Thursday, 24 January 2008: 4:15 PM
Disaggregation of GOES-land surface temperatures using MODIS observations
223 (Ernest N. Morial Convention Center)
Poster PDF
(2.5 MB)
Accurate temporal and spatial estimation of land surface temperatures (LST) is important for modeling the hydrological cycle at field to global scales because LSTs can improve estimates of soil moisture and evapotranspiration. Using remote sensing satellites, accurate LSTs could be routine, but unfortunately the only instruments available to provide diurnal cycle observations have coarse spatial resolution (4 km). Examples are the Geostationary Environmental Satellites (GOES). These provide invaluable half hourly observations but have limited capacity to distinguish significantly different land surface types. This inability greatly constrains their utility since hydrological models respect differences in cover that the satellite data cannot provide. A technique that may help overcome the spatial resolution constraint is to disaggregate geostationary LST data using single time of day MODIS 1 km observations along with a diurnal-scale model.
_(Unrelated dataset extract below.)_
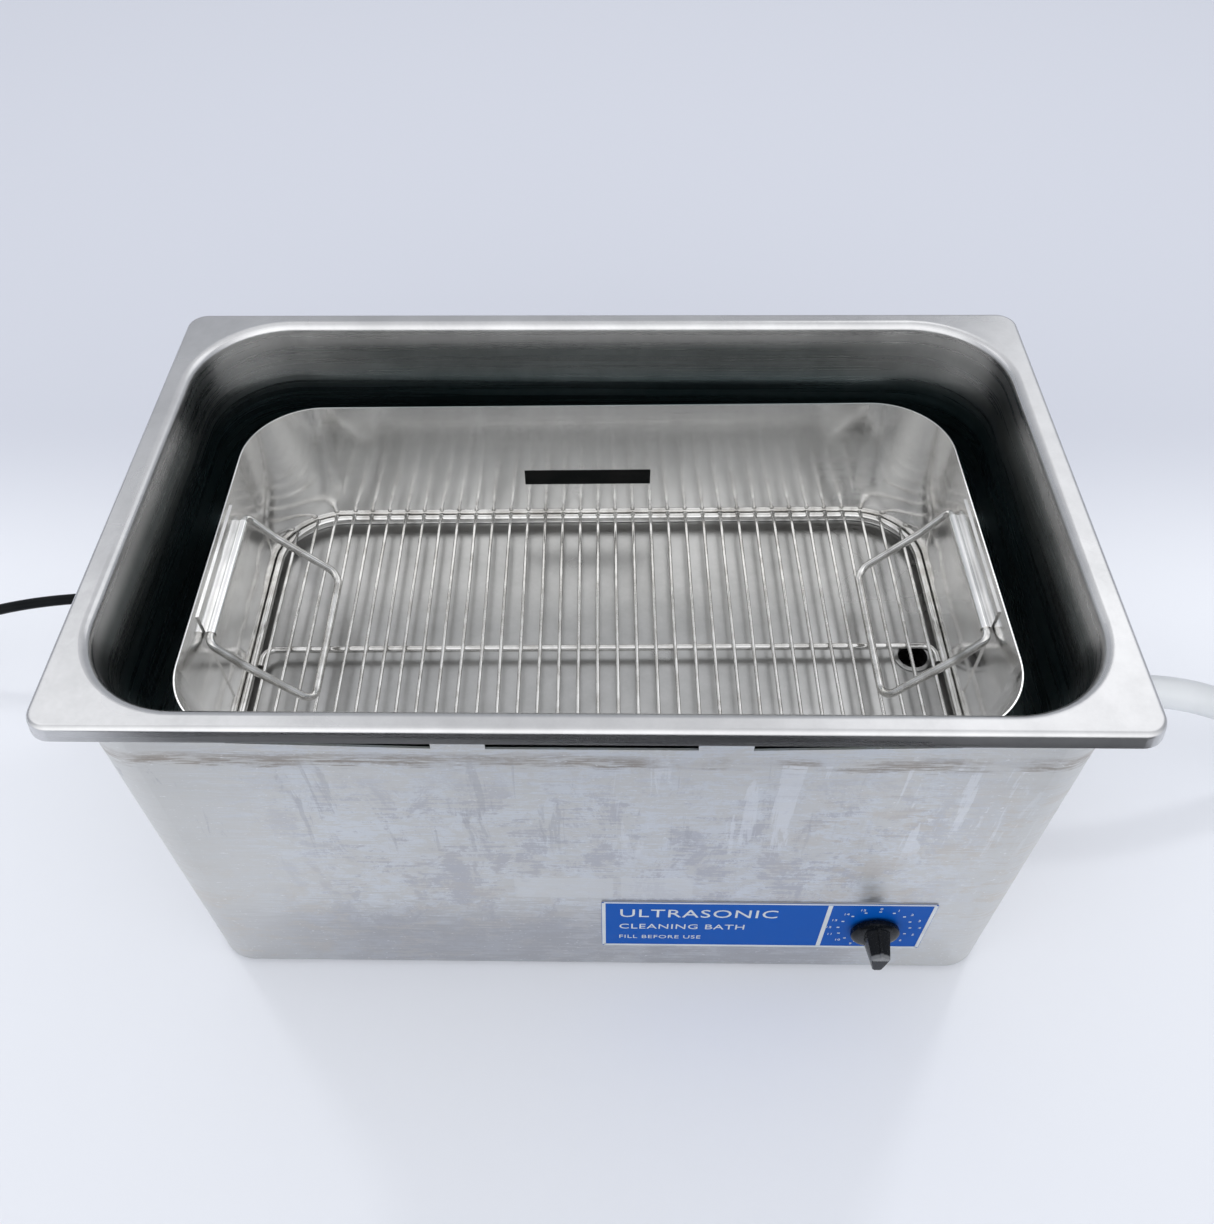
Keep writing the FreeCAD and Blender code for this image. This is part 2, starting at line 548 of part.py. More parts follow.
def make_hose():
    cord("drain_hose", HOSE_ROUTE, HOSE_RADIUS, HOSE_BORE)
    x0, x1 = HOSE_START + 8, HOSE_START + 18
    band = tube((x0, 0, DRAIN_Z), (x1, 0, DRAIN_Z), HOSE_RADIUS + 0.9, HOSE_RADIUS)
    housing = box(x0 + 1, x1 - 1, -8, 8, DRAIN_Z + 10, DRAIN_Z + 18)
    screw = rod(((x0 + x1) / 2, 8, DRAIN_Z + 14.5), ((x0 + x1) / 2, 15, DRAIN_Z + 14.5), 3.5)
    clamp = band.fuse([housing, screw]).cut(rod((x0 - 1, 0, DRAIN_Z), (x1 + 1, 0, DRAIN_Z), HOSE_RADIUS))
    save("hose_clamp", clamp)


# --- power cord ---

def make_power_cord():
    wall = -RIGHT
    collar = rod((wall, CORD_Y, CORD_Z), (wall - 4, CORD_Y, CORD_Z), 10.0)
    cone = Part.makeCone(8.0, 4.8, wall - 4 - RELIEF_TIP, V(wall - 4, CORD_Y, CORD_Z), V(-1, 0, 0))
    neck = rod((wall, CORD_Y, CORD_Z), (wall + CASE_SHEET + 4, CORD_Y, CORD_Z), 8.0)
    lock = rod((wall + CASE_SHEET, CORD_Y, CORD_Z), (wall + CASE_SHEET + 4, CORD_Y, CORD_Z), 10.0)
    stub = rod((wall + 5, CORD_Y, CORD_Z), (-236, CORD_Y, CORD_Z), CORD_RADIUS)
    save("strain_relief", collar.fuse([cone, neck, lock, stub]))
    cord("power_cord", CORD_ROUTE, CORD_RADIUS)
    low, high = COIL_LIFT, COIL_LIFT + COIL_TALL
    half = COIL_WIDE / 2
    ring = Part.Wire([Part.Circle(V(COIL_X, COIL_Y, (low + high) / 2), V(0, 0, 1), COIL_MIDDLE).toShape()])
    section = Part.makePolygon([V(COIL_X + COIL_MIDDLE + a * half, COIL_Y, low if b < 0 else high)
                                for a, b in ((-1, -1), (1, -1), (1, 1), (-1, 1), (-1, -1))])
    coil = ring.makePipeShell([section], True, True)
    coil = coil.makeFillet(8.0, coil.Edges)
    save("cord_coil", coil)
    tie_x = COIL_X + COIL_MIDDLE
    strap = box(tie_x - half - 0.9, tie_x + half + 0.9, COIL_Y - 6, COIL_Y + 6, 0, high + 0.9)
    strap = strap.makeFillet(7.0, [e for e in strap.Edges if e.BoundBox.YLength > 11])
    save("cord_tie", strap.cut(coil))
    cord("cord_tail", TAIL_ROUTE, CORD_RADIUS)
    make_plug()


def make_plug():
    x, y, z = TAIL_ROUTE[-1]
    neck = Part.makeCone(5.0, 8.0, 20.0, V(x, y, z), V(0, -1, 0))
    body = box(x - 13, x + 13, y - 48, y - 18, z - 12, z + 12)
    body = body.makeFillet(4.0, [e for e in body.Edges if e.BoundBox.YLength > 20])
    save("plug_body", neck.fuse(body))
    face = y - 48
    blades = [box(at - 0.75, at + 0.75, face - 17.5, face, z - 0.5, z + 5.8) for at in (x - 6.35, x + 6.35)]
    ground = rod((x, face, z - 7.0), (x, face - 20, z - 7.0), 2.4)
    save("plug_blades", *blades, ground)


# --- basket ---

def make_band():
    def wall(inset, low, high):
        grow = (high - BAND_BOTTOM) / (BAND_TOP - BAND_BOTTOM)
        less = (low - BAND_BOTTOM) / (BAND_TOP - BAND_BOTTOM)
        levels = []
        for z, share in ((low, less), (high, grow)):
            half_x = BAND_FOOT_X + (BAND_X - BAND_FOOT_X) * share - inset
            half_y = BAND_FOOT_Y + (BAND_Y - BAND_FOOT_Y) * share - inset
            levels.append(outline(half_x, half_y, BAND_CORNER - 2 + 2 * share - inset, z))
        return Part.makeLoft(levels, True, True)

    inside = wall(BAND_SHEET, BAND_BOTTOM - 1, BAND_TOP + 1)
    save_turned("basket_band", wall(0, BAND_BOTTOM, BAND_TOP).cut(inside))


def grid_half_length(x):
    """How far a grid wire reaches each way from the middle, past the ring's centre line."""
    past = abs(x) - (RING_X - RING_CORNER)
    reach = RING_Y
    if past > 0:
        reach = RING_Y - RING_CORNER + sqrt(RING_CORNER**2 - past**2)
    return reach + 1.4


def make_grid():
    path = outline(RING_X, RING_Y, RING_CORNER, ROD_Z)
    section = Part.Wire([Part.Circle(V(RING_X, 0, ROD_Z), V(0, 1, 0), RING_WIRE).toShape()])
    save_turned("basket_ring", path.makePipeShell([section], True, True))
    wires = []
    z = ROD_Z + RING_WIRE + GRID_WIRE - 0.2
    for k in range(GRID_COUNT):
        x = (k - (GRID_COUNT - 1) / 2) * GRID_PITCH
        reach = grid_half_length(x)
        wires.append(rod((x, -reach, z), (x, reach, z), GRID_WIRE))
    save_turned("grid_wires", *wires)
    beside = RING_X - RING_WIRE - MIDDLE_WIRE + 0.1
    bar = sweep([(-beside, -14, ROD_Z), (-beside, 0, ROD_Z), (beside, 0, ROD_Z), (beside, -14, ROD_Z)],
                MIDDLE_WIRE, bends=[8.0, 8.0])[0]
    save_turned("middle_wire", bar)


def make_hinge(node, side):
    """A plate on the end wall with a barrel for the handle's wire."""
    tilt = (BAND_X - BAND_FOOT_X) / (BAND_TOP - BAND_BOTTOM)

    def wall_x(z):
        return BAND_FOOT_X - BAND_SHEET + tilt * (z - BAND_BOTTOM)

    low, high = HINGE_BOTTOM, HINGE_TOP
    corners = [
        (wall_x(low) - 1.0, low), (wall_x(low), low), (wall_x(high), high),
        (wall_x(high) - 1.0, high), (wall_x(low) - 1.0, low),
    ]
    face = Part.Face(Part.makePolygon([V(side * x, -HINGE_HALF, z) for x, z in corners]))
    sheet = face.extrude(V(0, 2 * HINGE_HALF, 0))
    axis_ends = (side * HINGE_X, -HINGE_HALF, HINGE_Z), (side * HINGE_X, HINGE_HALF, HINGE_Z)
    barrel = rod(*axis_ends, BARREL_RADIUS)
    near, far = sorted((side * HINGE_X, side * (HINGE_X + BARREL_RADIUS)))
    web = box(near, far, -HINGE_HALF, HINGE_HALF, HINGE_Z - 2.6, HINGE_Z + 2.6)
    bore = rod((side * HINGE_X, -99, HINGE_Z), (side * HINGE_X, 99, HINGE_Z), HANDLE_WIRE + BORE_CLEARANCE)
    save_turned(node, sheet.fuse([barrel, web]).cut(bore))


def make_handle(node, side):
    """One bent wire: through the barrel, down two kinked legs and across."""
    middle = (side * HINGE_X, 20.0, HINGE_Z)
    shoulder = (side * HINGE_X, 51.5, HINGE_Z)
    knee = (side * 207.5, 51.5, 199.0)
    grip = (side * 172.5, 52.0, 161.5)
    half = [middle, shoulder, knee, grip]
    points = [(x, -y, z) for x, y, z in half] + half[::-1]
    legs = sweep(points, HANDLE_WIRE, bends=[5.0, 30.0, 9.0, 9.0, 30.0, 5.0])[0]
    pin = rod((side * HINGE_X, -20.0, HINGE_Z), middle, HANDLE_WIRE)
    save_turned(node, legs.fuse(pin).removeSplitter())


def make_basket_label():
    tilt = (BAND_Y - BAND_FOOT_Y) / (BAND_TOP - BAND_BOTTOM)

    def wall_y(z):
        return BAND_FOOT_Y - BAND_SHEET + tilt * (z - BAND_BOTTOM)

    low, high = 175.0, 187.0
    corners = [
        (wall_y(low), low), (wall_y(high), high), (wall_y(high) - 0.3, high),
        (wall_y(low) - 0.3, low), (wall_y(low), low),
    ]
    face = Part.Face(Part.makePolygon([V(-50.5, y, z) for y, z in corners]))
    save_turned("basket_label", face.extrude(V(87.2, 0, 0)))


os.makedirs("parts", exist_ok=True)
make_gasket(make_tank())
make_casing()
make_base()
make_label()
make_timer()
make_stacks()
make_driver()
make_leads()
make_drain()
make_valve()
make_hose()
make_power_cord()
make_band()
make_grid()
for node_side, sign in (("left", -1), ("right", 1)):
    make_hinge(node_side + "_hinge", sign)
    make_handle(node_side + "_handle", sign)
make_basket_label()
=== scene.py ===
"""Looks of a bench-top ultrasonic cleaner: its cord and hose, finishes, label print and fine pieces.

Metres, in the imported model's frame. The design is symmetrical about the middle of the tank, so sizes
that are given in millimetres are taken from there.
"""
import json
from math import cos, pi, radians, sin, sqrt
from random import Random

import bmesh
import bpy
from mathutils import Matrix, Vector


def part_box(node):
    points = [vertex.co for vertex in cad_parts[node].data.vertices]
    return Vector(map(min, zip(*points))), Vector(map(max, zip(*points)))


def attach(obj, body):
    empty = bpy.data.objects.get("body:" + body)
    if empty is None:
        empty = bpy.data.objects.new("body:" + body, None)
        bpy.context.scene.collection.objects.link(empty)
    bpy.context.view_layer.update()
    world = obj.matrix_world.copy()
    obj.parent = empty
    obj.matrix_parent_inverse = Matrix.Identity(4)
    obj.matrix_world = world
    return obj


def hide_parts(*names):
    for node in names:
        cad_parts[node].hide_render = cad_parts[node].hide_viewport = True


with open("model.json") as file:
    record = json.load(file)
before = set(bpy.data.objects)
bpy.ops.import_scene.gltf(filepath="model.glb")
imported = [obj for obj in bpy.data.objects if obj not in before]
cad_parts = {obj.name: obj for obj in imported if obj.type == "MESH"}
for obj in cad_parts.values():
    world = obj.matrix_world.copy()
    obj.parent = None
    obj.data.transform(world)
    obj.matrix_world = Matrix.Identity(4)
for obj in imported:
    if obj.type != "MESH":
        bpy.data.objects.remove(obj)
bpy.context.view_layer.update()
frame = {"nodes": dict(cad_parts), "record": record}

MM = 0.001
NODES = frame["nodes"]
TANK_LOW, TANK_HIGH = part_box("tank")
MIDDLE = Vector(((TANK_LOW.x + TANK_HIGH.x) / 2, (TANK_LOW.y + TANK_HIGH.y) / 2, 0))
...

The resultant data are 1 km, hourly LSTs. Disaggregation procedures rely upon correlations between land cover types and LST. In studies using data for the U.S. Southwest, the most consistent and stable correlative estimators were obtained from 1 km MODIS emissivity data. An alternative estimator, MODIS Normalized Difference Vegetation Indices (NDVI) was more inconsistent and less correlative. Accuracies of LST estimates, investigated using 2002-2003 ground observations at Southern Great Plains and other surface sites will be discussed.